Collection entries:
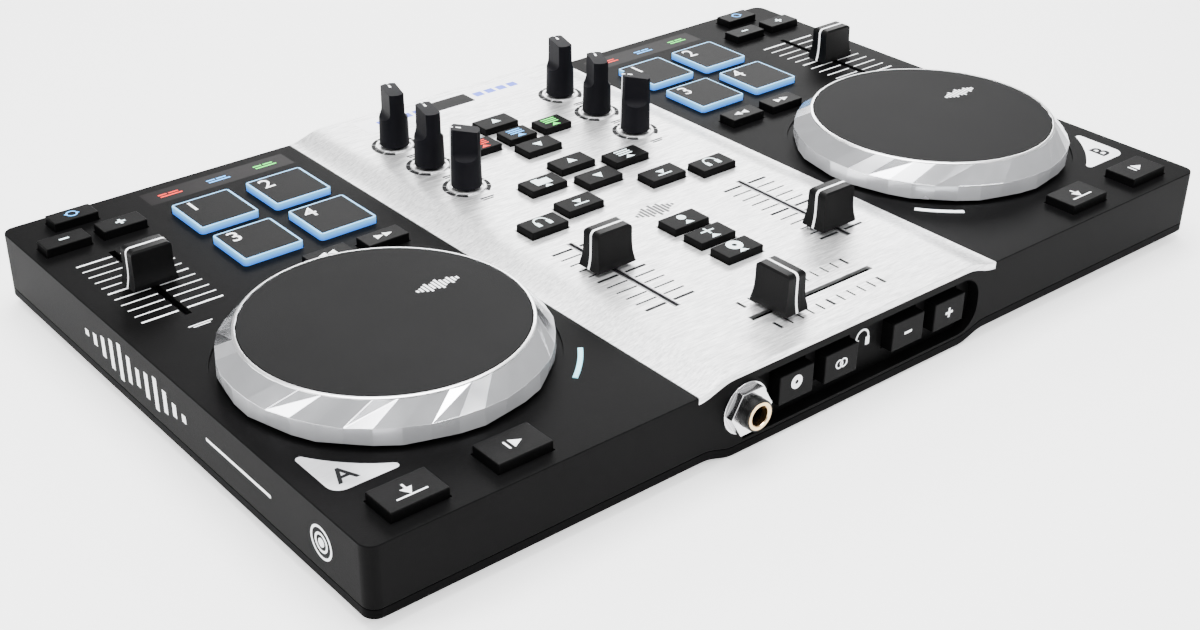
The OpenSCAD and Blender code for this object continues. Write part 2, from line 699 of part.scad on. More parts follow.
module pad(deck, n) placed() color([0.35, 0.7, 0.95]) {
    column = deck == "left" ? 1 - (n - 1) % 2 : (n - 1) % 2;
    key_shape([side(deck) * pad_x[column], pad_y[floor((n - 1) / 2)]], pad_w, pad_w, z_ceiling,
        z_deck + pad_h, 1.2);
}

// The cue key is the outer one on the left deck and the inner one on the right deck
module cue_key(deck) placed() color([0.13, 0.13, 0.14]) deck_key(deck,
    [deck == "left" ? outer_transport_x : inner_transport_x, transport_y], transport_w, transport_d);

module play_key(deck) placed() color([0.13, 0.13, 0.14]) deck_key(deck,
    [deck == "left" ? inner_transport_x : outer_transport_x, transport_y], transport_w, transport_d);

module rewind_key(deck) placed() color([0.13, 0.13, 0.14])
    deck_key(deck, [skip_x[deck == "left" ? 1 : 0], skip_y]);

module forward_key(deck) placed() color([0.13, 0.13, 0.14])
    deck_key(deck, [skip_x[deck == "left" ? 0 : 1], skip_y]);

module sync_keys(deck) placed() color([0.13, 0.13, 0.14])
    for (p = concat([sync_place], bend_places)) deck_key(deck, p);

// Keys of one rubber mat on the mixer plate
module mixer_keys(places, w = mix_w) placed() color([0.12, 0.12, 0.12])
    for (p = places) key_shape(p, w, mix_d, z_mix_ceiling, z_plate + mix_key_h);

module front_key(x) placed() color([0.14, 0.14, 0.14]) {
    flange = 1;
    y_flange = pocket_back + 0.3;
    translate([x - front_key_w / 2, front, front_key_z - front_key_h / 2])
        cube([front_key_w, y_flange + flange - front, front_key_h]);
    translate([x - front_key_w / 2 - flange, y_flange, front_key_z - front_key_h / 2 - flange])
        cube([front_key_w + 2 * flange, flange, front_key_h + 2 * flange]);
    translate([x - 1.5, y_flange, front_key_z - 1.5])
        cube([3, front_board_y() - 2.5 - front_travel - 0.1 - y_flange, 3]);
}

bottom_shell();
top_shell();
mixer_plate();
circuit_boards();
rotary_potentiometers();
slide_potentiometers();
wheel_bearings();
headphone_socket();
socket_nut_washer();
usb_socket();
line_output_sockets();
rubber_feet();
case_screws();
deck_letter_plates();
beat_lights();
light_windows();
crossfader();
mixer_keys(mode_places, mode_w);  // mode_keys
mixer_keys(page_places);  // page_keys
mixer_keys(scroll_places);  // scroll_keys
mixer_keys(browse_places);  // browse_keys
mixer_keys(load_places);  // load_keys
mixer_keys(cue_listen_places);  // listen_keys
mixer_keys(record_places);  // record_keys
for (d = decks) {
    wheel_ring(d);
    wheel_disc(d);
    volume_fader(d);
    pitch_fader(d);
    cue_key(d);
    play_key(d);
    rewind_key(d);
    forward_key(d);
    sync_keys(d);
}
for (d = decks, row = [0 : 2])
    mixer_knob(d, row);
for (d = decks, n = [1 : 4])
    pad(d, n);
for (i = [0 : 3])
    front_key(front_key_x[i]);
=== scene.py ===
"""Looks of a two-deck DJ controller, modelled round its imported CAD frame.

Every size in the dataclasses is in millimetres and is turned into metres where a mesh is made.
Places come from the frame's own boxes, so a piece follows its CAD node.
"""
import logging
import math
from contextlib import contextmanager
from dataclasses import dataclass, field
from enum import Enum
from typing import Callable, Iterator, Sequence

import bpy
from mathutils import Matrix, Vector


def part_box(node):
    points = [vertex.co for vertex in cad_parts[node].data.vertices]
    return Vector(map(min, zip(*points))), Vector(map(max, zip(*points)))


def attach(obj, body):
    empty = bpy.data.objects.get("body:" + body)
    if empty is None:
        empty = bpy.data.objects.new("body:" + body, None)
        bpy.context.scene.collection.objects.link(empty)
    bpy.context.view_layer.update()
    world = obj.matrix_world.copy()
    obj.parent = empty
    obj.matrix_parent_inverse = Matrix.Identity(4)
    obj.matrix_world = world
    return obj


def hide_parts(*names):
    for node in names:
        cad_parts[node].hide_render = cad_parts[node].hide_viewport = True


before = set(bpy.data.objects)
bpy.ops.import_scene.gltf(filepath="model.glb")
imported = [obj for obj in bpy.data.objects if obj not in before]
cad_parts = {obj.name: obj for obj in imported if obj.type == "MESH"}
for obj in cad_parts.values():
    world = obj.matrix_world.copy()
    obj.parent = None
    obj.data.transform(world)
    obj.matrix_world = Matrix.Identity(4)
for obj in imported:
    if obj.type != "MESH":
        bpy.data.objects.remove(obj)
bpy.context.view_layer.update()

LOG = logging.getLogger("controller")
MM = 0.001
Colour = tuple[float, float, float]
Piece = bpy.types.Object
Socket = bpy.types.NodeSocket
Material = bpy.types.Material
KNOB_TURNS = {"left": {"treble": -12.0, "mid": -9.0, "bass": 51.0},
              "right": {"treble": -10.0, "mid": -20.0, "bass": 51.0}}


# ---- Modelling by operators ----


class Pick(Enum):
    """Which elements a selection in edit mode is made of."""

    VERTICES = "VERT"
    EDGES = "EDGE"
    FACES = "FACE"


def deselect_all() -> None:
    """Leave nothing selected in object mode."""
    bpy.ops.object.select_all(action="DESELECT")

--

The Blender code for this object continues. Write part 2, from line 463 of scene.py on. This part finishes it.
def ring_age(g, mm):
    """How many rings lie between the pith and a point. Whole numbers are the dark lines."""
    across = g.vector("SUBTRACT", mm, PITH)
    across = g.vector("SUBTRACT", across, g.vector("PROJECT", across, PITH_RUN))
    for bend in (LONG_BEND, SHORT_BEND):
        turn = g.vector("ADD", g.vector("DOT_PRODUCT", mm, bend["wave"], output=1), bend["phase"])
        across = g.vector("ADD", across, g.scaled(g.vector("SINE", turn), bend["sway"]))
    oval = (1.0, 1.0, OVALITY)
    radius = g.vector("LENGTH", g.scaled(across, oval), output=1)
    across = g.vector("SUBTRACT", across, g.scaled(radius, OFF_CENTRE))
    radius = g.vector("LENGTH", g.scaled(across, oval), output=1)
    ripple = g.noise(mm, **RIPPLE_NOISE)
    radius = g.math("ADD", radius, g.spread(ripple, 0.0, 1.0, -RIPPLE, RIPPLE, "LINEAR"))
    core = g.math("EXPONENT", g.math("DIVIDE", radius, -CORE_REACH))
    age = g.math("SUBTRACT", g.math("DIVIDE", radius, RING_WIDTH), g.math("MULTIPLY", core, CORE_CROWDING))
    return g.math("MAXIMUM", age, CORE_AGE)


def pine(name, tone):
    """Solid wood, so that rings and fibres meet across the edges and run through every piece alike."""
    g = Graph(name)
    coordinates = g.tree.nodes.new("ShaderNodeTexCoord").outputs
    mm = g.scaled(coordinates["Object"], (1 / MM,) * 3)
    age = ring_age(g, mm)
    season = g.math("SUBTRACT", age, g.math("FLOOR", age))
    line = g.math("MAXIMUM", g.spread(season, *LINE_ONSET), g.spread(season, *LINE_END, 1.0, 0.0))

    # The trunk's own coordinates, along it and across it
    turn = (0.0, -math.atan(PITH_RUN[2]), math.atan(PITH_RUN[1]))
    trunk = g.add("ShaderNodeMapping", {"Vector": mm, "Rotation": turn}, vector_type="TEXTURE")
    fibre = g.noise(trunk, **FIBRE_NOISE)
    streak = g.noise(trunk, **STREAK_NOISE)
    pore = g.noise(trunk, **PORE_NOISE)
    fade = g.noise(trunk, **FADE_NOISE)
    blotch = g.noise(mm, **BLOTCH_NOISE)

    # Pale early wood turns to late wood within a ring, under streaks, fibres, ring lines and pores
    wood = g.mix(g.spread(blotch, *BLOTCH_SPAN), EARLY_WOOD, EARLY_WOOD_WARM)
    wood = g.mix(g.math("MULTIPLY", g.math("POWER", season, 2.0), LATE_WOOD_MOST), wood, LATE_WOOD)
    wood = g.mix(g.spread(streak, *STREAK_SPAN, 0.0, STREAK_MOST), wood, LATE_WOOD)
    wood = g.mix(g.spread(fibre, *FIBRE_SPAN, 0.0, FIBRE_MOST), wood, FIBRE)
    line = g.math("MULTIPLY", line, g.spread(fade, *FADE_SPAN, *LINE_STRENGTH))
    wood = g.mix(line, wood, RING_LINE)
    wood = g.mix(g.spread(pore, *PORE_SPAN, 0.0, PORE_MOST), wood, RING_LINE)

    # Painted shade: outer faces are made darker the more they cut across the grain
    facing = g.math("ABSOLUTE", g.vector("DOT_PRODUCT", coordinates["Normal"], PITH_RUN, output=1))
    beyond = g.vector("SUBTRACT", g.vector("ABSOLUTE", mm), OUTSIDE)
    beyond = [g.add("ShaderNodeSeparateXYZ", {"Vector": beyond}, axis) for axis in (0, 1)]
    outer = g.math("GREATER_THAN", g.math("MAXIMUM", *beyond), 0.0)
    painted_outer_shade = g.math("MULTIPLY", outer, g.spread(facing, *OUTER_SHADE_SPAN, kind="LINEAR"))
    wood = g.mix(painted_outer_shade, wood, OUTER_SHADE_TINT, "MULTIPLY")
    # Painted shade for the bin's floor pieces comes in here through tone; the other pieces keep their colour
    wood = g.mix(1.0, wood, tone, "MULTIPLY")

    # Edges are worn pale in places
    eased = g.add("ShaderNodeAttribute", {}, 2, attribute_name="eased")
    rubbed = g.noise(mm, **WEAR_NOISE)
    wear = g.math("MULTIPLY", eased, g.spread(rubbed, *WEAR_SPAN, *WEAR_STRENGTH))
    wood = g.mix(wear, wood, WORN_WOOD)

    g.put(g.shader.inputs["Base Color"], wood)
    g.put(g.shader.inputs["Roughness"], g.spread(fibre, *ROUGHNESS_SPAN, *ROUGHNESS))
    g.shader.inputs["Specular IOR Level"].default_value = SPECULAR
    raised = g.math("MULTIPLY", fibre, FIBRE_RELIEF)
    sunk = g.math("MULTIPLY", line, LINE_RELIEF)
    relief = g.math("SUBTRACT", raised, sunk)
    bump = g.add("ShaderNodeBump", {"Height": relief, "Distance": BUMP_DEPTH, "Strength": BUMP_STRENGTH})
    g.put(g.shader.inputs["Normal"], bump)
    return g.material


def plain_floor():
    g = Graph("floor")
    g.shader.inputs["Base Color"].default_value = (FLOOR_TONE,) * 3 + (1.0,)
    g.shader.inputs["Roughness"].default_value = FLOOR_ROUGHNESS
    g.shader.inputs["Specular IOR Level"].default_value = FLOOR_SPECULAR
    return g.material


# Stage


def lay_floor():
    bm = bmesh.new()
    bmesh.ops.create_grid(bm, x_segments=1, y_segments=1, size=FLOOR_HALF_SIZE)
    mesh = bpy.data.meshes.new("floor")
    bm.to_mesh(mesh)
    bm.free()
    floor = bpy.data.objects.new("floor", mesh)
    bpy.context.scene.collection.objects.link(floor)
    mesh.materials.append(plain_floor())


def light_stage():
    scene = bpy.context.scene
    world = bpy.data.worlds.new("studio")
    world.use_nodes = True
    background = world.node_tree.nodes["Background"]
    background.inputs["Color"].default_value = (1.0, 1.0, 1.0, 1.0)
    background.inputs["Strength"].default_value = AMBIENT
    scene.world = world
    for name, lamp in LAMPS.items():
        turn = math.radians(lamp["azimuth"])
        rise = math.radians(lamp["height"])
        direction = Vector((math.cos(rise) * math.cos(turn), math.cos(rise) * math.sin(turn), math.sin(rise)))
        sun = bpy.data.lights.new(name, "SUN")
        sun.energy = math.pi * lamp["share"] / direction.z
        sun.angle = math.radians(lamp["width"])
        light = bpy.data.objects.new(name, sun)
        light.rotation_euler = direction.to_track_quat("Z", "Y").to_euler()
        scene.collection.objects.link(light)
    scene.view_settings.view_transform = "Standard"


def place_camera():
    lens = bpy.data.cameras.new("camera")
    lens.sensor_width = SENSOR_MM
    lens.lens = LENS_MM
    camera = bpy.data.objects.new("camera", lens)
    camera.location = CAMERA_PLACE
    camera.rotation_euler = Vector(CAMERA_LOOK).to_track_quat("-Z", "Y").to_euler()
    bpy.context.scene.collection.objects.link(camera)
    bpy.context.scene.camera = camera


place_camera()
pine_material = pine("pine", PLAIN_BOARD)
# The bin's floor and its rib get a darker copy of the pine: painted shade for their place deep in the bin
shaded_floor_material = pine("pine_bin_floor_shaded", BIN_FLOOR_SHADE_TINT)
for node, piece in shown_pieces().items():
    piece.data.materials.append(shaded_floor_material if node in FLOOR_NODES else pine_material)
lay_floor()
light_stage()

▶ Task prompt: Exactly and exclusively, reproduce the lines that start at the line containing "bottom_shell();" and end at the line containing "before = set(bpy.data.objects)", inclusive of both.

▶ Solution to the problem:
bottom_shell();
top_shell();
mixer_plate();
circuit_boards();
rotary_potentiometers();
slide_potentiometers();
wheel_bearings();
headphone_socket();
socket_nut_washer();
usb_socket();
line_output_sockets();
rubber_feet();
case_screws();
deck_letter_plates();
beat_lights();
light_windows();
crossfader();
mixer_keys(mode_places, mode_w);  // mode_keys
mixer_keys(page_places);  // page_keys
mixer_keys(scroll_places);  // scroll_keys
mixer_keys(browse_places);  // browse_keys
mixer_keys(load_places);  // load_keys
mixer_keys(cue_listen_places);  // listen_keys
mixer_keys(record_places);  // record_keys
for (d = decks) {
    wheel_ring(d);
    wheel_disc(d);
    volume_fader(d);
    pitch_fader(d);
    cue_key(d);
    play_key(d);
    rewind_key(d);
    forward_key(d);
    sync_keys(d);
}
for (d = decks, row = [0 : 2])
    mixer_knob(d, row);
for (d = decks, n = [1 : 4])
    pad(d, n);
for (i = [0 : 3])
    front_key(front_key_x[i]);
=== scene.py ===
"""Looks of a two-deck DJ controller, modelled round its imported CAD frame.

Every size in the dataclasses is in millimetres and is turned into metres where a mesh is made.
Places come from the frame's own boxes, so a piece follows its CAD node.
"""
import logging
import math
from contextlib import contextmanager
from dataclasses import dataclass, field
from enum import Enum
from typing import Callable, Iterator, Sequence

import bpy
from mathutils import Matrix, Vector


def part_box(node):
    points = [vertex.co for vertex in cad_parts[node].data.vertices]
    return Vector(map(min, zip(*points))), Vector(map(max, zip(*points)))


def attach(obj, body):
    empty = bpy.data.objects.get("body:" + body)
    if empty is None:
        empty = bpy.data.objects.new("body:" + body, None)
        bpy.context.scene.collection.objects.link(empty)
    bpy.context.view_layer.update()
    world = obj.matrix_world.copy()
    obj.parent = empty
    obj.matrix_parent_inverse = Matrix.Identity(4)
    obj.matrix_world = world
    return obj


def hide_parts(*names):
    for node in names:
        cad_parts[node].hide_render = cad_parts[node].hide_viewport = True


before = set(bpy.data.objects)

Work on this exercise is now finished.